* _Given instruction_: Write out the records below word for word, please.
********
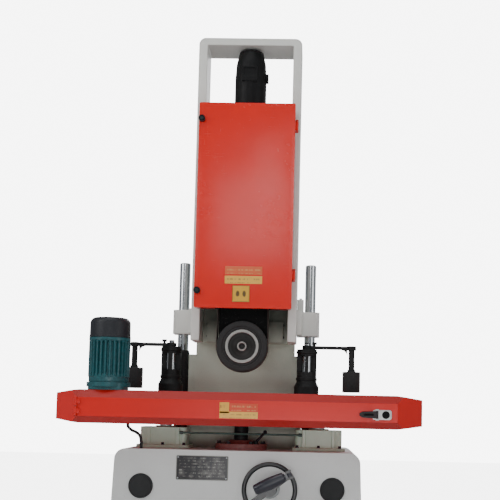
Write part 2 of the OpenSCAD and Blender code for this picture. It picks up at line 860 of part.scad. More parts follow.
module latch_plate() {
    color("#9b9d9b") difference() {
        union() {
            along_y(table_front_y - 4, table_front_y) translate([(latch_x0 + latch_x1) / 2, latch_z])
                polygon(round_box(latch_x1 - latch_x0, latch_h, 12));
            for (side = [-1, 1])
                block(latch_pin_x - 6, latch_pin_x + 6, table_front_y - 13, table_front_y - 3,
                    latch_z + side * 18 - 3, latch_z + side * 18 + 3);
            rod_z(latch_pin_x, table_front_y - 9, 2.5, latch_z - 18, latch_z + 18);
        }
        rod_y(latch_x1 - 23, latch_z, 17, table_front_y - 5, table_front_y - 1.5);
    }
}

module latch_lever() {
    y0 = table_front_y - 12;
    color("#b5b6b4") difference() {
        union() {
            rod_z(latch_pin_x, table_front_y - 9, 4.6, latch_z - 14.6, latch_z + 14.6);
            along_y(y0, y0 + 6) polygon([[latch_pin_x, latch_z - 14], [latch_pin_x, latch_z + 14],
                [latch_x0 + 14, latch_z + 11], [latch_x0 + 3, latch_z + 4], [latch_x0 + 3, latch_z - 4],
                [latch_x0 + 14, latch_z - 11]]);
        }
        rod_z(latch_pin_x, table_front_y - 9, 2.5 + run_gap, latch_z - 20, latch_z + 20);
        block(latch_x0 + 18, latch_pin_x - 12, y0 - over, y0 + 3, latch_z - 4, latch_z + 4);
    }
}

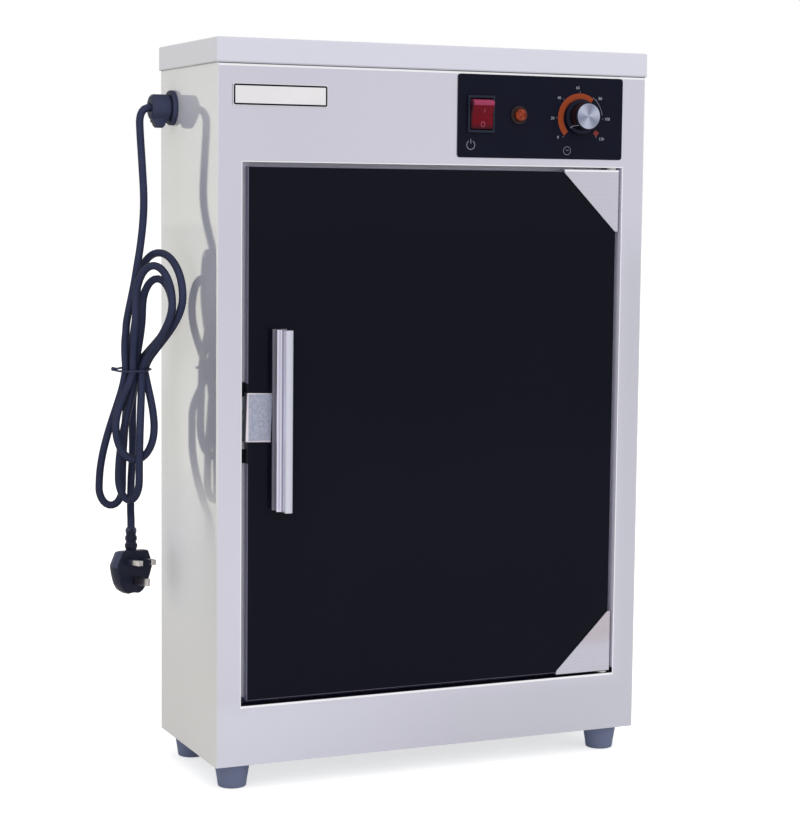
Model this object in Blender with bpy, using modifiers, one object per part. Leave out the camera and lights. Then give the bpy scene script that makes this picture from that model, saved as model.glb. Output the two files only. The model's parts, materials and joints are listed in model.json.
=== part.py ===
********
* _The response_:
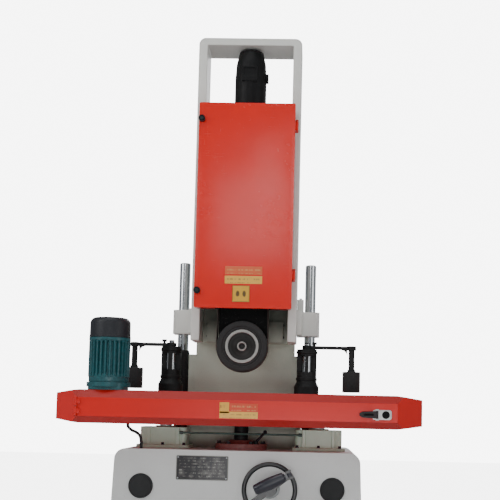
Write part 2 of the OpenSCAD and Blender code for this picture. It picks up at line 860 of part.scad. More parts follow.
module latch_plate() {
    color("#9b9d9b") difference() {
        union() {
            along_y(table_front_y - 4, table_front_y) translate([(latch_x0 + latch_x1) / 2, latch_z])
                polygon(round_box(latch_x1 - latch_x0, latch_h, 12));
            for (side = [-1, 1])
                block(latch_pin_x - 6, latch_pin_x + 6, table_front_y - 13, table_front_y - 3,
                    latch_z + side * 18 - 3, latch_z + side * 18 + 3);
            rod_z(latch_pin_x, table_front_y - 9, 2.5, latch_z - 18, latch_z + 18);
        }
        rod_y(latch_x1 - 23, latch_z, 17, table_front_y - 5, table_front_y - 1.5);
    }
}

module latch_lever() {
    y0 = table_front_y - 12;
    color("#b5b6b4") difference() {
        union() {
            rod_z(latch_pin_x, table_front_y - 9, 4.6, latch_z - 14.6, latch_z + 14.6);
            along_y(y0, y0 + 6) polygon([[latch_pin_x, latch_z - 14], [latch_pin_x, latch_z + 14],
                [latch_x0 + 14, latch_z + 11], [latch_x0 + 3, latch_z + 4], [latch_x0 + 3, latch_z - 4],
                [latch_x0 + 14, latch_z - 11]]);
        }
        rod_z(latch_pin_x, table_front_y - 9, 2.5 + run_gap, latch_z - 20, latch_z + 20);
        block(latch_x0 + 18, latch_pin_x - 12, y0 - over, y0 + 3, latch_z - 4, latch_z + 4);
    }
}

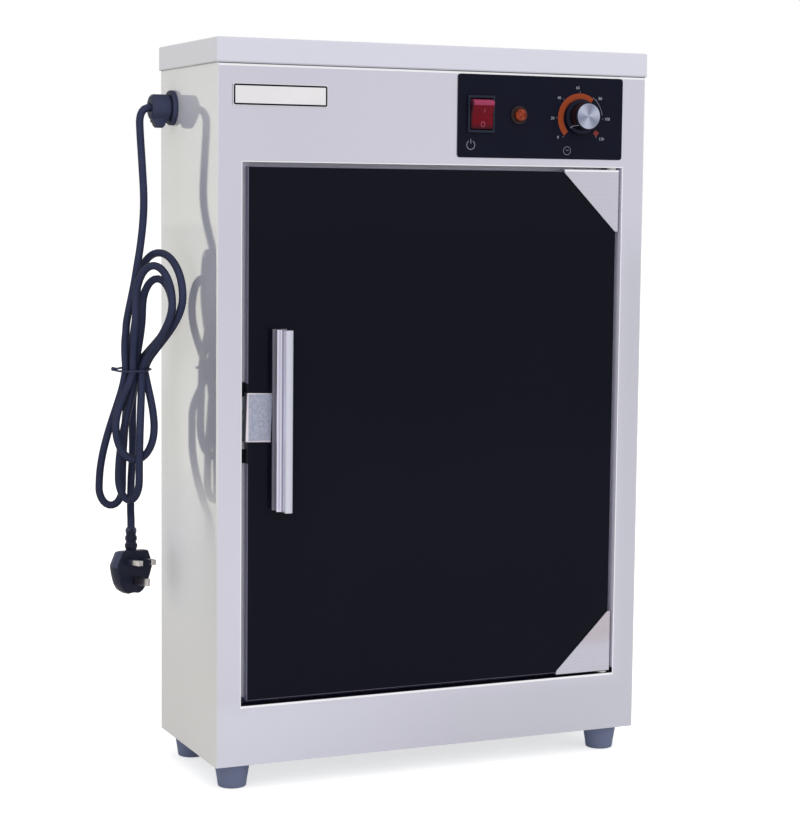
Model this object in Blender with bpy, using modifiers, one object per part. Leave out the camera and lights. Then give the bpy scene script that makes this picture from that model, saved as model.glb. Output the two files only. The model's parts, materials and joints are listed in model.json.
=== part.py ===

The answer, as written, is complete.